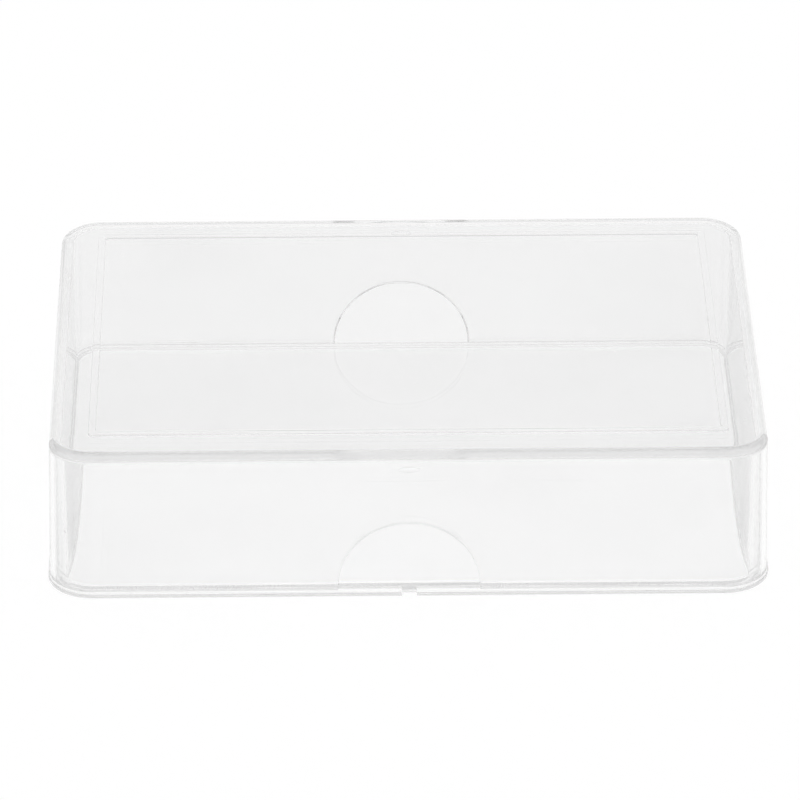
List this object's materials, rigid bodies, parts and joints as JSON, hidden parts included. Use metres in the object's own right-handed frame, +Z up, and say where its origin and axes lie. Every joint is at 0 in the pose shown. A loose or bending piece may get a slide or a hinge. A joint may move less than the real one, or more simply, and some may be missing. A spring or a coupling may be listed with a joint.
{
  "type": "card deck box",
  "caption": "Clear slip-lid box for a deck of playing cards: open tray with a flanged foot, and a slip-over lid with half-round thumb notches and a raised frame on top.",
  "frame": {"origin": "middle of the underside, on the surface that the closed box stands on", "axes": "+X along the long side, +Y from the front long wall to the back one, +Z up through the lid"},
  "size_m": [0.0962, 0.0708, 0.0216],
  "materials": {
    "tray_plastic": "clear polystyrene, polished",
    "lid_plastic": "clear polystyrene, polished"
  },
  "bodies": {
    "tray": {"tray": "tray_plastic"},
    "lid": {"lid": "lid_plastic"}
  },
  "joints": [
    {"name": "lid_lift", "type": "slide", "parent": "tray", "child": "lid", "axis": [0, 0, 1], "range_m": [0, 0.04]}
  ]
}
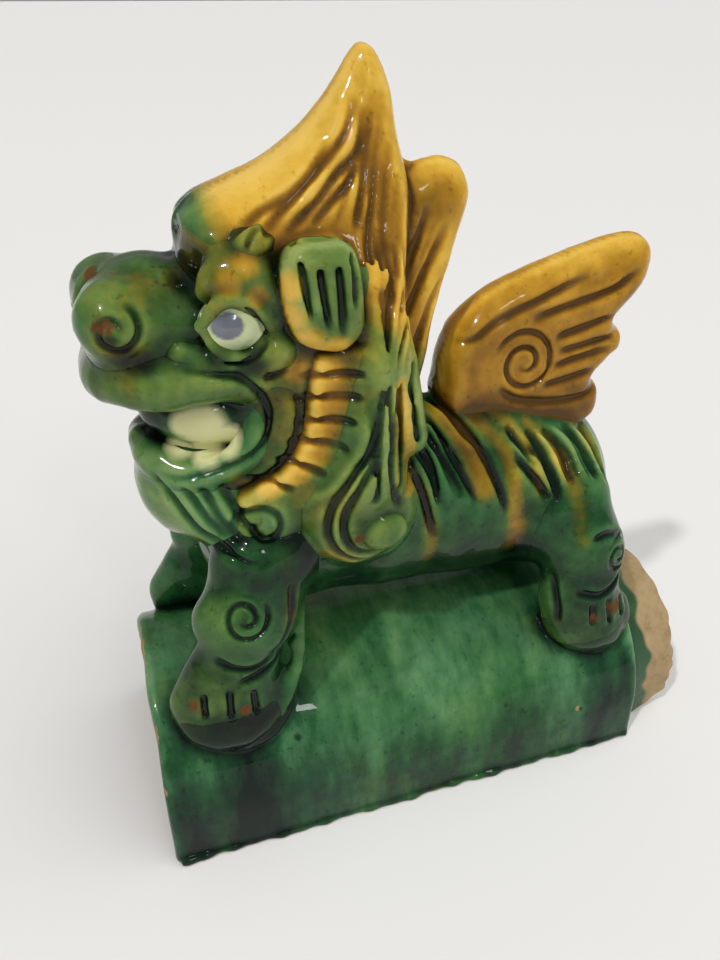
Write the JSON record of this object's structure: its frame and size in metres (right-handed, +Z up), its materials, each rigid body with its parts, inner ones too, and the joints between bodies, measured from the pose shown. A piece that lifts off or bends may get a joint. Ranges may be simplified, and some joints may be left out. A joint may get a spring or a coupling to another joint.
{
  "type": "foo dog ridge tile figure",
  "caption": "Glazed ceramic guardian beast standing astride a half-round roof ridge tile, with a flame crest and a wing-like tail plume.",
  "frame": {"origin": "on the ground, under the middle of the whole figure", "axes": "+Z up, -Y the way the beast faces, along the ridge; +X the beast's own left"},
  "size_m": [0.1132, 0.252, 0.2976],
  "materials": {
    "green_glaze": "thick glossy lead glaze, mottled, pooling dark in the grooves",
    "amber_glaze": "glossy amber glaze, brown in the grooves, with fine crazing",
    "cream_glaze": "glossy clear glaze over white slip",
    "bisque_clay": "unglazed fired clay, matt"
  },
  "bodies": {
    "root": {"beard": "green_glaze", "beard_curl_left": "green_glaze", "beard_curl_right": "green_glaze", "brow_bud_left": "green_glaze", "brow_bud_right": "green_glaze", "brow_left": "amber_glaze", "brow_right": "amber_glaze", "cheek_left": "green_glaze", "cheek_right": "green_glaze", "crest_front": "amber_glaze", "crest_rear": "amber_glaze", "ear_left": "green_glaze", "ear_right": "green_glaze", "eyeball_left": "cream_glaze", "eyeball_right": "cream_glaze", "fore_paw_left": "green_glaze", "fore_paw_right": "green_glaze", "foreleg_left": "green_glaze", "foreleg_right": "green_glaze", "hind_paw_left": "green_glaze", "hind_paw_right": "green_glaze", "hindleg_left": "green_glaze", "hindleg_right": "green_glaze", "jaw_frill_left": "amber_glaze", "jaw_frill_right": "amber_glaze", "jowl_left": "green_glaze", "jowl_right": "green_glaze", "lower_jaw": "green_glaze", "muzzle": "green_glaze", "neck": "green_glaze", "pearl_left": "green_glaze", "pearl_right": "green_glaze", "ridge_tile": "green_glaze", "skull": "green_glaze", "tail_plume": "amber_glaze", "teeth": "cream_glaze", "tile_tongue": "bisque_clay", "torso_left": "green_glaze", "torso_right": "green_glaze", "tress_left": "green_glaze", "tress_right": "green_glaze", "upper_lip": "green_glaze"}
  },
  "joints": []
}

* [Task instructions]: Return the listing above word for word.

* [Solution for this task]:
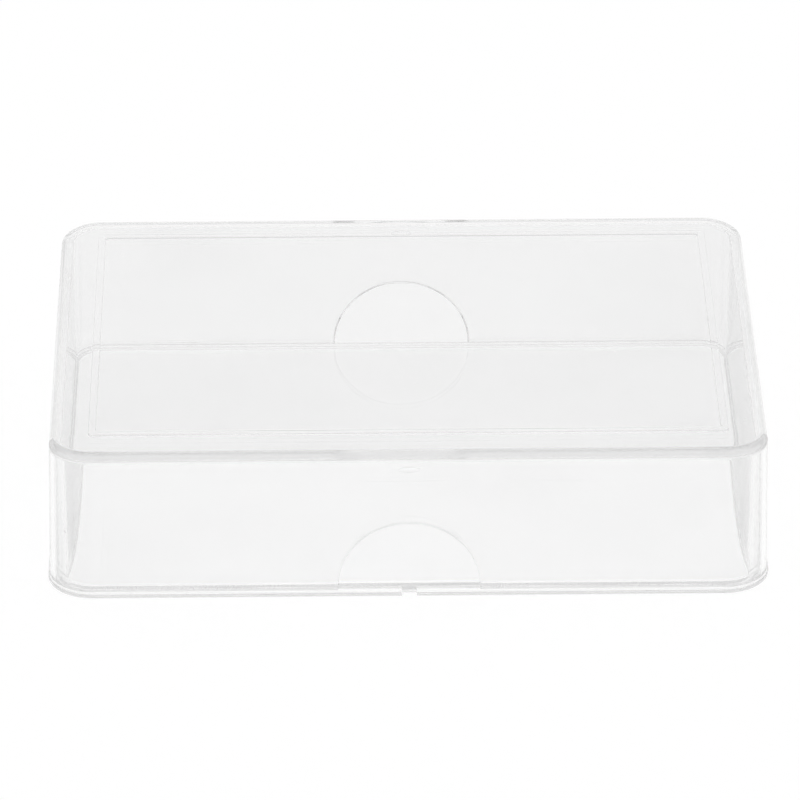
List this object's materials, rigid bodies, parts and joints as JSON, hidden parts included. Use metres in the object's own right-handed frame, +Z up, and say where its origin and axes lie. Every joint is at 0 in the pose shown. A loose or bending piece may get a slide or a hinge. A joint may move less than the real one, or more simply, and some may be missing. A spring or a coupling may be listed with a joint.
{
  "type": "card deck box",
  "caption": "Clear slip-lid box for a deck of playing cards: open tray with a flanged foot, and a slip-over lid with half-round thumb notches and a raised frame on top.",
  "frame": {"origin": "middle of the underside, on the surface that the closed box stands on", "axes": "+X along the long side, +Y from the front long wall to the back one, +Z up through the lid"},
  "size_m": [0.0962, 0.0708, 0.0216],
  "materials": {
    "tray_plastic": "clear polystyrene, polished",
    "lid_plastic": "clear polystyrene, polished"
  },
  "bodies": {
    "tray": {"tray": "tray_plastic"},
    "lid": {"lid": "lid_plastic"}
  },
  "joints": [
    {"name": "lid_lift", "type": "slide", "parent": "tray", "child": "lid", "axis": [0, 0, 1], "range_m": [0, 0.04]}
  ]
}
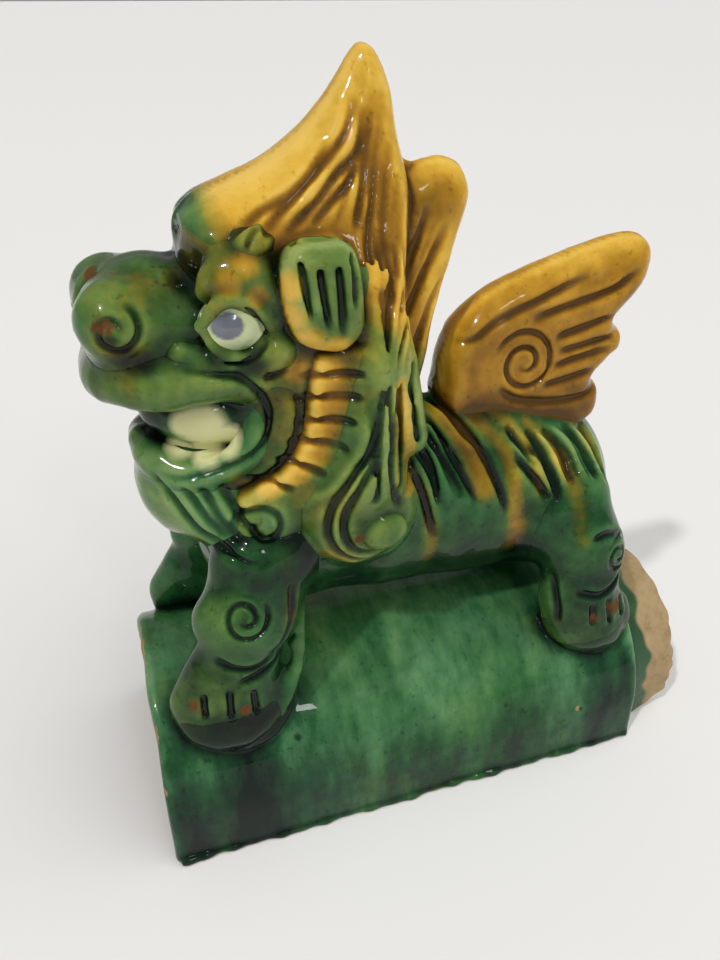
Write the JSON record of this object's structure: its frame and size in metres (right-handed, +Z up), its materials, each rigid body with its parts, inner ones too, and the joints between bodies, measured from the pose shown. A piece that lifts off or bends may get a joint. Ranges may be simplified, and some joints may be left out. A joint may get a spring or a coupling to another joint.
{
  "type": "foo dog ridge tile figure",
  "caption": "Glazed ceramic guardian beast standing astride a half-round roof ridge tile, with a flame crest and a wing-like tail plume.",
  "frame": {"origin": "on the ground, under the middle of the whole figure", "axes": "+Z up, -Y the way the beast faces, along the ridge; +X the beast's own left"},
  "size_m": [0.1132, 0.252, 0.2976],
  "materials": {
    "green_glaze": "thick glossy lead glaze, mottled, pooling dark in the grooves",
    "amber_glaze": "glossy amber glaze, brown in the grooves, with fine crazing",
    "cream_glaze": "glossy clear glaze over white slip",
    "bisque_clay": "unglazed fired clay, matt"
  },
  "bodies": {
    "root": {"beard": "green_glaze", "beard_curl_left": "green_glaze", "beard_curl_right": "green_glaze", "brow_bud_left": "green_glaze", "brow_bud_right": "green_glaze", "brow_left": "amber_glaze", "brow_right": "amber_glaze", "cheek_left": "green_glaze", "cheek_right": "green_glaze", "crest_front": "amber_glaze", "crest_rear": "amber_glaze", "ear_left": "green_glaze", "ear_right": "green_glaze", "eyeball_left": "cream_glaze", "eyeball_right": "cream_glaze", "fore_paw_left": "green_glaze", "fore_paw_right": "green_glaze", "foreleg_left": "green_glaze", "foreleg_right": "green_glaze", "hind_paw_left": "green_glaze", "hind_paw_right": "green_glaze", "hindleg_left": "green_glaze", "hindleg_right": "green_glaze", "jaw_frill_left": "amber_glaze", "jaw_frill_right": "amber_glaze", "jowl_left": "green_glaze", "jowl_right": "green_glaze", "lower_jaw": "green_glaze", "muzzle": "green_glaze", "neck": "green_glaze", "pearl_left": "green_glaze", "pearl_right": "green_glaze", "ridge_tile": "green_glaze", "skull": "green_glaze", "tail_plume": "amber_glaze", "teeth": "cream_glaze", "tile_tongue": "bisque_clay", "torso_left": "green_glaze", "torso_right": "green_glaze", "tress_left": "green_glaze", "tress_right": "green_glaze", "upper_lip": "green_glaze"}
  },
  "joints": []
}